Umin Boya (born March 1, 1978), also known as Ma Chih-hsiang (馬志翔 (Má Chì-siông)), is a Taiwanese aborigine (half aborigine on his father's side) writer, director and actor, and director of the historical baseball film Kano (2014). He also starred in Wei Te-sheng's Seediq Bale (2011).

==Career==
===Acting===
Boya has appeared in a number of Taiwanese films and TV dramas, his first film role in Sung Pe Liu's Angels of Vengeance (1993). His first major role was in Wang Shaudi’s TV series Big Hospital, Little Doctor (2000). In 2002, he appeared in Wen-tang Cheng's Somewhere Over the Dreamland (which won a Golden Horse Award for Best Taiwanese Film of the Year) and played "Ming-hsien" in Ming-tai Wang's Brave 20 (2002). In 2003, he appeared in the TV series Crystal Boys as A-Fong and Banquet (2003-2004) where, for his work in both series, he received nominations for a Golden Bell (Taiwan's equivalent to the Emmys) Best Supporting Actor award. In 2004, he played the role of "Hsiao Chi" in Hong Kong film director Sylvia Chang's 20 30 40 (2004), and in 2008, he played the character of Liar #1's Father in Ya-che Yang's Orz Boyz (2008). In 2009, he acted in the role of Lee An-Yi in the TV series Police Et Vous and Justice for Love.

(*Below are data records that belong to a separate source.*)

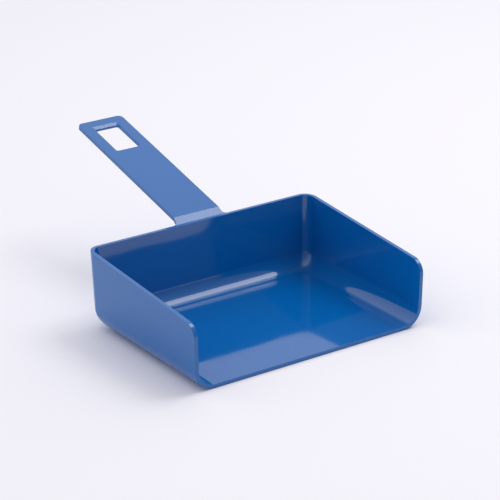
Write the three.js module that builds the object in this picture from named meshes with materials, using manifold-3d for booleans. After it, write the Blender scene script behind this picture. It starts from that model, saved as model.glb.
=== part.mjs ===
// A hand feed scoop: a shallow moulded pan, open at the top and the front, with a flat strap handle.
// Millimetres, +Z up. The pan stands on its flat underside, the pouring lip is at -Y and the handle
// rises towards +Y. The origin is on the underside, half way between the lip and the back wall.
import * as THREE from 'three';
import { mergeVertices } from 'three/addons/utils/BufferGeometryUtils.js';
import Module from 'manifold-3d';

// Pan
const panWidth = 200;          // across the outside, where the walls meet the floor
const panDepth = 138.2;        // lip to the outside of the back wall, at the floor
const backHeight = 61.5;
const frontHeight = 50.5;       // side walls at the lip, before their corner is rounded
const wall = 3;
const sideLean = THREE.MathUtils.degToRad(1.3);
const backLean = THREE.MathUtils.degToRad(3);
const baseRadius = 16;         // outside, floor to walls
const cornerRadius = 10;       // outside, back wall to side walls
const frontCornerRadius = 11;  // the side walls' upper front corners

// Ramp: the short steep tongue behind the rim that lifts the handle off the pan
const rampRun = 5.5;
const rampLift = 4;
const rampFillet = 4;          // in plan, ramp to rim

// Handle
const handleWidth = 40.5;
const handleLength = 142;      // along the rising strap
const handleRise = THREE.MathUtils.degToRad(14.2);
const handleThickness = 3;
const handleEndRadius = 8;
const slotWidth = 22;
const slotLength = 34.5;
const slotRadius = 2;
const slotToEnd = 11;          // slot's far edge to the end of the strap
const legRun = 8;              // how far the fixing's leg runs on under the strap

// Pins that hold the tab to the back wall
const pinRadius = 2.5;
const pinHeadRadius = 4.6;
const pinHeadRim = 0.4;
const pinConeDepth = 1.5;
const pinTailRadius = 4.4;
const pinTailHeight = 1.7;
const pinSpacing = 21;         // across
const pinRowSpacing = 14;      // up and down
const pinMargin = 1.2;         // from a pin's head to the edges of the tab, and to the bend above it

const clearance = 0.3;         // between two pieces that touch
const overshoot = 10;          // how far a cutting solid reaches past what it cuts
const cornerSteps = 8;
const baseSteps = 8;
const roundSteps = 24;

const yLip = -panDepth / 2;
const yBack = panDepth / 2;
const yRim = yBack + backHeight * Math.tan(backLean);
const yBend = yRim + rampRun;
const yHandle = yBend + clearance;
const bendHeight = backHeight + rampLift;
const rampRise = Math.atan2(rampLift, rampRun);
const tabFront = yBack + clearance / Math.cos(backLean);
const tabBack = tabFront + handleThickness / Math.cos(backLean);
const legTop = backHeight - (wall + clearance) / Math.cos(rampRise);
const elbow = meetUnderRamp(legTop - handleThickness / Math.cos(rampRise), tabBack);
const pinEdge = pinHeadRadius + pinMargin;
const pinRows = [elbow - pinEdge, elbow - pinEdge - pinRowSpacing];
const tabFoot = pinRows[1] - pinEdge;
const tabWidth = pinSpacing + 2 * pinEdge;

// The height at which a line parallel to the ramp, given by its height at the rim, meets a face
// parallel to the back wall, given by its place at the floor.
function meetUnderRamp(heightAtRim, faceAtFloor) {
  const slope = Math.tan(rampRise);
  return (heightAtRim + (faceAtFloor - yRim) * slope) / (1 - Math.tan(backLean) * slope);
}

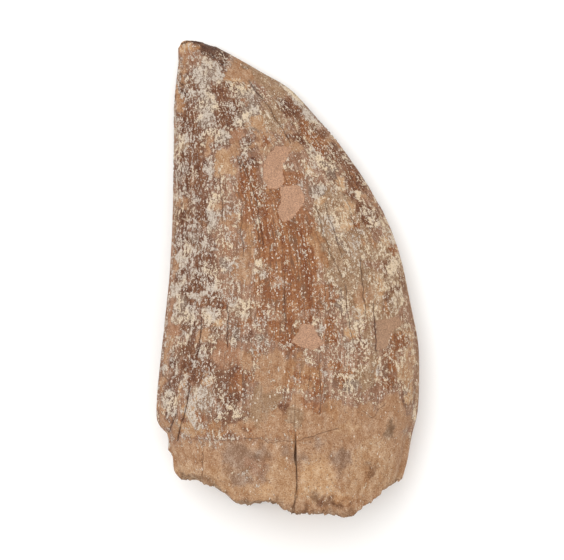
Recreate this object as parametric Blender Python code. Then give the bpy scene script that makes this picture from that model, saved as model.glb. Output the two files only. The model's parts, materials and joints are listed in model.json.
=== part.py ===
"""Fossil tooth of a large meat-eating dinosaur, lying on its tongue side with the cheek side up.

The tooth is one solid. It starts as a box whose faces are divided into a grid. The box is then warped:
across the box runs from the back cutting edge to the front one, along it from the broken root to the
tip, and through it from the tongue side to the cheek side. +X is the front edge, +Y the tip, +Z up.
"""

import bisect
import math

import bmesh
import bpy
from mathutils import Vector, noise

MM = 0.001

# Overall size of the tooth, in millimetres.
LENGTH = 100.0
WIDTH = 55.2
TIP_Y = LENGTH / 2
CHEEK_THICKNESS = 12.2
TONGUE_THICKNESS = 10.4

# The grid on the box: columns across, rows along, layers through.
COLUMNS = 33
ROWS = 52
LAYERS = 7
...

In 2011, he starred as Temu Walis in Wei Te-sheng's historical epic, Seediq Bale (2011), which was split into two parts in some jurisdictions: Part 1 (The Sun Flag) and Part 2 (The Rainbow Bridge). He was nominated for a "Best Supporting Actor" award at the 2012 Asian Film Awards for his performance in the film. In 2012, he appeared as Hsiang in Taiwanese director Chao-jen Hsu's Together (2012), and in 2014-2015, he appeared as the character "Canon" in the Taiwanese TV series Mr. Right Wanted.

===Directing===
Boya made his directing debut with the mini-series Promised Not to Cry, which he won a Golden Bell Award in the Best Director category.

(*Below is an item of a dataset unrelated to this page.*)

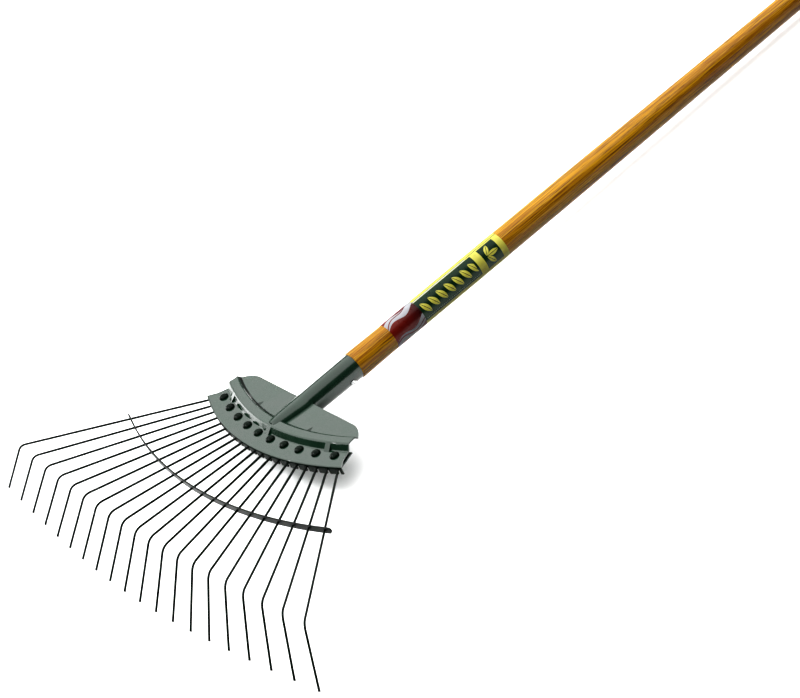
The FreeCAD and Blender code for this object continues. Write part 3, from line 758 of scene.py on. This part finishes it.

In 2014, Boya made his feature film directorial debut with Kano, a historical period piece about Taiwan's legendary high school baseball team. Boya first got involved with the project when Wei Te-sheng mentioned doing a smaller film about baseball, which he had interest in because he was a former baseball player himself. The film was also written and produced by Wei Te-sheng and won Audience Awards at the Golden Horse Awards (where it also won a FIPRESCI Prize), the Osaka Asian Film Festival and the Taipei Film Festival (where actor Yu-Ning Tsao won a Best Supporting Actor award). Kano is also the 6th highest grossing Taiwanese domestic film of all time.